A correspondent writing from Gettysburgh, June seventh, relates a talk between General Lee and a mill-owner of this State, during the recent invasion:

General Lee's confiscation of paper at the mills near Mount Holly Springs has been mentioned. Mr. Givin, one of the sufferers, at whose house the General breakfasted, gives me some facts of interest. “It is not that we love the Pennsylvanians,” observed Lee, “that we refuse to let our men engage in plundering private citizens. We could not otherwise keep up the morale of the army. A rigid discipline must be maintained, or the men would be worthless.” “In fact,” adds Mr. G., “I must say that they acted like gentlemen, and, their cause aside, I would rather have forty thousand rebels quartered on my premises than one thousand Union troops. The colonel of one of the New-York regiments (militia) drove his horse into the engine-room of my mill, a place which must be kept as clean as a parlor; the men broke all the locks, and defiled every apartment from basement to garret. Yet all this time I have been quartering sick officers at my house, and my new hotel is thrown open to the men to sleep in free of charge.”

“I told General Lee,” continued Mr. Givin, “that the South must give it up; that the North would fight it out rather than see the country broken in two, and that their invasion of Pennsylvania was a great mistake.” “What would you do,” replied the General, “if you were in our place?” Here he produced copies of the Richmond papers, which complained so bitterly about the war being waged in the South, while it ought to be carried into the Free States. One of the motives to this inroad was, therefore, the pressure of public opinion brought to bear on the confederate government by means of the newspapers. The circumstance shows that uncle Jeff's throne is not so stable as has been supposed.

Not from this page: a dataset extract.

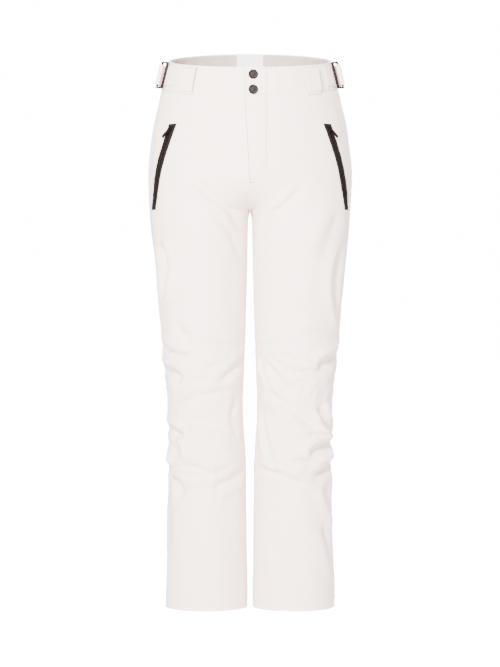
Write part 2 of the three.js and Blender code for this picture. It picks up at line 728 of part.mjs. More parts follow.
function snapHole(height, radius) {
  const at = frontPoint(SNAP_X, height, BAND / 2);
  return new THREE.CylinderGeometry(radius, radius, 4 * BAND, SNAP_FACETS)
    .rotateX(-FRONT_LEAN)
    .translate(at.x, at.y, at.z);
}

// The lip stands proud round a sunk middle.
function snapCap(height) {
  const top = SNAP_CAP;
  const stand = 0.4;
  return snapPart([
    [0, -BAND + 0.6], [SHANK, -BAND + 0.6], [SHANK, stand], [SNAP_RADIUS - 0.6, stand],
    [SNAP_RADIUS, stand + 0.6], [SNAP_RADIUS, top - 0.5], [SNAP_RADIUS - 0.8, top],
    [SNAP_RADIUS - 2.2, top], [SNAP_RADIUS - 3, top - 0.7], [0, top - 0.7],
  ], height, 0);
}

const SOCKET_RADIUS = 6;

function snapSocket(height) {
  const inner = STUD_RADIUS + STUD_CLEARANCE;
  return snapPart([
    [inner, -2], [SOCKET_RADIUS, -2], [SOCKET_RADIUS, -0.5], [inner, -0.5], [inner, -2],
  ], height, BAND);
}

function snapStud(height) {
  return snapPart([
    [0, -UNDERLAP - 1], [STUD_SHANK, -UNDERLAP - 1], [STUD_SHANK, 0.3], [SOCKET_RADIUS - 1, 0.3],
    [SOCKET_RADIUS - 1, 0.65], [STUD_RADIUS - 0.5, 0.65], [STUD_RADIUS, 1.3],
    [STUD_RADIUS - 0.4, 2], [0, 2],
  ], height, UNDERLAP_DEPTH);
}

function bandFront(sign) {
  const band = clothPiece({
    from: EDGE, to: 0.5 - EDGE, columns: COLUMNS / 2, outer: 0, thickness: BAND,
    heights: ladder(bandFoot, waistEdge),
  });
  return cut(band, flyCut(sign));
}

function addWaistband() {
  addPair('waistband_front', bandFront, MATERIALS.shell);
  const backHalf = { from: 0.5 + EDGE, columns: COLUMNS / 2, outer: 0, thickness: BAND };
  add('waistband_back', backSpan(backHalf, bandFoot, waistEdge), MATERIALS.shell);
  const tab = frontPiece({
    left: FLY_EDGE, right: FLY_HINGE - SEAM_GAP, columns: 3, rows: 1, depth: 0, thickness: BAND,
    bottom: bandFoot, top: waistEdge,
  });
  const shanks = SNAP_HEIGHTS.map((h) => snapHole(h, SHANK + SEAM_GAP));
  add('waistband_overlap_tab', cut(tab, ...shanks), MATERIALS.shell);
  const under = frontPiece({
    left: UNDERLAP_RIGHT, right: SHIELD_LEFT, columns: 3, rows: 1, depth: UNDERLAP_DEPTH, thickness: UNDERLAP,
    bottom: (u) => bandFoot(u) + 2, top: (u) => waistEdge(u) - 3,
  });
  const posts = SNAP_HEIGHTS.map((h) => snapHole(h, STUD_SHANK + SEAM_GAP));
  add('waistband_underlap_tab', cut(under, ...posts), MATERIALS.shell);
  SNAP_HEIGHTS.forEach((height, i) => {
    const place = ['upper', 'lower'][i];
    add(`snap_cap_${place}`, snapCap(height), MATERIALS.metal);
    add(`snap_socket_${place}`, snapSocket(height), MATERIALS.metal);
    add(`snap_stud_${place}`, snapStud(height), MATERIALS.metal);
  });
}

// One piece across the centre back: u runs to 1 on the +X side and back on the other.
function backSpan({ from, columns, outer, thickness }, bottom, top) {
  const pointAt = (i, j, layer) => {
    const k = i <= columns ? i : 2 * columns - i;
    const u = from + ((1 - from) * k) / columns;
    const height = j === 0 ? bottom(u) : top(u);
    const p = surface(u, height).addScaledVector(outward(u, height), -outer - layer * thickness);
    p.z = height;
    p.x = k === columns ? 0 : (p.x - SEAM_GAP / 2) * (i < columns ? 1 : -1);
    return p;
  };
  return gridSolid(2 * columns + 1, 2, pointAt, false);
}

const BAND_LINING = 1.2;
const PATCH_HEIGHT = 42;
const PATCH_FROM = 1 - (0.5 - EDGE) * (2 / COLUMNS);

function addWaistLining() {
  const depth = BAND + LAYER_GAP;
  const foot = (u) => bandFoot(u) + 1;
  const edge = (u) => waistEdge(u) - 2;
  add('waistband_lining_back', backSpan(
    { from: 0.5 + EDGE, columns: COLUMNS / 2, outer: depth, thickness: BAND_LINING }, foot, edge,
  ), MATERIALS.lining);
  addPair('waistband_lining_front', () => clothPiece({
    from: 2 / COLUMNS, to: 0.5 - EDGE, columns: COLUMNS / 2 - 2, outer: depth, thickness: BAND_LINING,
    heights: ladder(foot, edge),
  }), MATERIALS.lining);
  add('blank_inner_patch', backSpan(
    { from: PATCH_FROM, columns: 1, outer: depth + BAND_LINING + SEAM_GAP, thickness: 0.8 },
    (u) => edge(u) - PATCH_HEIGHT, edge,
  ), MATERIALS.patch);
}

// ---- side adjusters -----------------------------------------------------------------
// Plan outlines are drawn in a frame whose Z is the ring's front bar, leaning as the band does.
function adjusterFrame() {
  const middle = waistEdge(RING_AT) - BAND_HEIGHT / 2;
  const skin = outward(RING_AT, middle);
  const up = surface(RING_AT, middle + 10).sub(surface(RING_AT, middle - 10));
  up.addScaledVector(skin, -up.dot(skin)).normalize();
  const along = new THREE.Vector3().crossVectors(skin, up).normalize();
  const eye = RING_BAR * 0.71 + SEAM_GAP + WEBBING;
  const at = surface(RING_AT, middle).addScaledVector(skin, BAND_CLEARANCE + eye);
  return new THREE.Matrix4().makeBasis(along, skin, up).setPosition(at);
}

const adjuster = adjusterFrame();
const EYE_RADIUS = RING_BAR * 0.71 + SEAM_GAP;

// The waistband's own line in that frame, raised by a stand-off.
function bandLine(from, to, steps, stand) {
  const inverse = adjuster.clone().invert();
  return Array.from({ length: steps + 1 }, (_, k) => {
    const u = from + ((to - from) * k) / steps;
    const height = waistEdge(u) - BAND_HEIGHT / 2;
    const p = surface(u, height).addScaledVector(outward(u, height), stand).applyMatrix4(inverse);
    return [p.x, p.y];
  });
}

function circle(x, y, radius, steps) {
  return Array.from({ length: steps }, (_, k) => {
    const a = (2 * Math.PI * k) / steps;
    return [x + radius * Math.cos(a), y + radius * Math.sin(a)];
  });
}

function strip(line, thickness) {
  const left = [];
  const right = [];
  line.forEach(([x, y], i) => {
    const [x0, y0] = line[Math.max(i - 1, 0)];
    const [x1, y1] = line[Math.min(i + 1, line.length - 1)];
    const length = Math.hypot(x1 - x0, y1 - y0);
    const nx = (-(y1 - y0) / length) * (thickness / 2);
    const ny = ((x1 - x0) / length) * (thickness / 2);
    left.push([x + nx, y + ny]);
    right.push([x - nx, y - ny]);
  });
  return [...right, ...left.reverse()];
}

function upright(outline, holes, width) {
  return extruded(outline, holes, width).translate(0, 0, -width / 2);
}

const STAND = BAND_CLEARANCE + WEBBING / 2;
const RING_TURN = THREE.MathUtils.degToRad(RING_LEAN);
const REAR_BAR = [
  -(RING_WIDTH - RING_BAR) * Math.cos(RING_TURN),
  (RING_WIDTH - RING_BAR) * Math.sin(RING_TURN),
];

function ringAnchor() {
  const line = bandLine(RING_AT - ANCHOR_REACH, RING_AT - ANCHOR_FREE, 5, STAND);
  const band = upright(strip(line, WEBBING), [], WEBBING_WIDTH);
  const eye = upright(
    circle(0, 0, EYE_RADIUS + WEBBING, 14), [circle(0, 0, EYE_RADIUS, 14).reverse()], WEBBING_WIDTH,
  );
  const hole = upright(circle(0, 0, EYE_RADIUS, 14), [], 2 * WEBBING_WIDTH);
  return cut(join(band, eye), hole).applyMatrix4(adjuster);
}

function ring() {
  const w = RING_WIDTH - RING_BAR / 2;
  const h = RING_HEIGHT / 2;
  const b = RING_BAR;
  const outline = [[-w, -h], [b / 2, -h], [b / 2, h], [-w, h]];
  const window = [[-w + b, -h + b], [-w + b, h - b], [-b / 2, h - b], [-b / 2, -h + b]];
  return extruded(outline, [window], b)
    .translate(0, 0, -b / 2)
    .rotateX(Math.PI / 2)
    .rotateZ(-RING_TURN)
    .applyMatrix4(adjuster);
}

const WRAP = RING_BAR * 0.71 + 1 + WEBBING / 2;
const TAIL_GAP = 0.8;

// The strap comes forward along the band, goes through the ring and turns round its rear bar.
function strap() {
  const [x, y] = REAR_BAR;
  const base = bandLine(RING_AT + STRAP_REACH, RING_AT + STRAP_FREE, 7, STAND);
  const turn = [];
  for (let k = 0; k <= 6; k += 1) {
    const a = -Math.PI / 2 + (Math.PI * k) / 6;
    turn.push([x + WRAP * Math.cos(a), y + WRAP * Math.sin(a)]);
  }
  return upright(strip([...base, ...turn], WEBBING), [], WEBBING_WIDTH).applyMatrix4(adjuster);
}

function tailLine() {
  const [x, y] = REAR_BAR;
  const at = RING_AT + TAIL_REACH;
  const end = bandLine(at, at, 1, STAND + TAIL_STAND)[0];
  const start = [x - TAIL_GAP, y + WRAP];
  const bulge = [
    (start[0] * 2 + end[0]) / 3, (start[1] * 2 + end[1]) / 3 + 1.4,
  ];
  const curve = new THREE.QuadraticBezierCurve(
    new THREE.Vector2(...start), new THREE.Vector2(...bulge), new THREE.Vector2(...end),
  );
  return curve.getPoints(5).map((p) => [p.x, p.y]);
}

function strapTail() {
  return upright(strip(tailLine(), WEBBING), [], WEBBING_WIDTH).applyMatrix4(adjuster);
}

function addAdjusters() {
  addPair('adjuster_anchor', ringAnchor, MATERIALS.shell);
  addPair('adjuster_ring', ring, MATERIALS.plastic);
  addPair('adjuster_strap', strap, MATERIALS.shell);
  addPair('adjuster_strap_tail', strapTail, MATERIALS.shell);
}

// ---- belt loops -----------------------------------------------------------------------
function beltLoop(u) {
  const top = waistEdge(u);
  const bottom = bandFoot(u) - 4;
  const middle = (top + bottom) / 2;
  const skin = outward(u, middle);
  const up = surface(u, top).sub(surface(u, bottom));
  up.addScaledVector(skin, -up.dot(skin)).normalize();
  const along = new THREE.Vector3().crossVectors(up, skin).normalize();
  const half = (top - bottom) / 2;
  const foot = 0.4;
  const roof = foot + BELT_SPACE;
  const outline = [
    [-half, foot], [-half + LOOP_SEWN_END, foot], [-half + LOOP_SEWN_END, roof],
    [half - LOOP_SEWN_END, roof], [half - LOOP_SEWN_END, foot], [half, foot],
    [half, roof - 1], [half - 3, roof + LOOP_CLOTH], [-half + 3, roof + LOOP_CLOTH],
    [-half, roof - 1],
  ];
  const at = surface(u, middle).addScaledVector(skin, 0.6);
  const basis = new THREE.Matrix4().makeBasis(up, skin, along).setPosition(at);
  return extruded(outline, [], LOOP_WIDTH).translate(0, 0, -LOOP_WIDTH / 2).applyMatrix4(basis);
}

const FRONT_LOOP_AT = 0.243;

function addBeltLoops() {
  addPair('belt_loop_front', () => beltLoop(FRONT_LOOP_AT), MATERIALS.shell);
  add('belt_loop_back', beltLoop(1), MATERIALS.shell);
}

addLegPanels();
addLegInsides();
addHipPockets();
addFly();
addWaistband();
addWaistLining();
addAdjusters();
addBeltLoops();

export default pants;
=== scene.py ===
"""Insulated ski pants: padded shell cloth, waistband, fly, hip zips, side adjusters and linings."""

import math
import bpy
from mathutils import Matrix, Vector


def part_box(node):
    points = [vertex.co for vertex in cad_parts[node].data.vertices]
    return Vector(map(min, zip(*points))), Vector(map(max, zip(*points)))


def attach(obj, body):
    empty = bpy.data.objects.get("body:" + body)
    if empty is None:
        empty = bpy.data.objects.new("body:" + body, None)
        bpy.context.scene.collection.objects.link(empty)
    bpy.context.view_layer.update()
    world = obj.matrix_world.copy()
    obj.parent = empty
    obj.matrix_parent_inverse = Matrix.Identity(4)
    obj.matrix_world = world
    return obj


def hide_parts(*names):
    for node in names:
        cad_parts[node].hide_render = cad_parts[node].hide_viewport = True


bl_info = {
    "name": "Ski Pants",
    "version": (1, 0, 0),
    "blender": (4, 5, 0),
    "location": "View3D > Sidebar > Ski Pants",
    "description": "Sews a pair of insulated ski pants over their packed frame",
    "category": "Object",
}

import bpy
import numpy as np
from mathutils import Matrix, Vector

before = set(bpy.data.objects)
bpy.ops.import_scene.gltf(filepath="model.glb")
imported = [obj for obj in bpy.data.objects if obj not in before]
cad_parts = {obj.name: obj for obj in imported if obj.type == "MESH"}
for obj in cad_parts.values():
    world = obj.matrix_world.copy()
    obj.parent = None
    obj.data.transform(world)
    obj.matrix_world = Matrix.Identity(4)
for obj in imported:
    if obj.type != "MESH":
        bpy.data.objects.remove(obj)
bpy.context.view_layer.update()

MM = 0.001
SIDES = {"right": -1, "left": 1}  # the wearer's sides; the wearer's left is at +X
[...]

If the insurgents acted somewhat humanely by the way, they exacted an ample recompense from the citizens of Gettysburgh. After getting possession on Wednesday, they advised the people to leave. Those who did so had their houses broken into and robbed without mercy. Every thing was carried off that could be made use of, and what could not be was torn, soiled, defaced, or rendered useless. With the influx of strangers, the destruction of property, and the railroad in the hands of Government agents, it is positively difficult to get enough to eat, except “hard tack,” and even that is not easily come-at-able by civilians. As to sleeping accommodations, blessed is he that expecteth nothing, for he shall not be disappointed. Yet I have good reason to believe the people kind and hospitable to strangers to a degree that Harrisburgh has never attained and never may.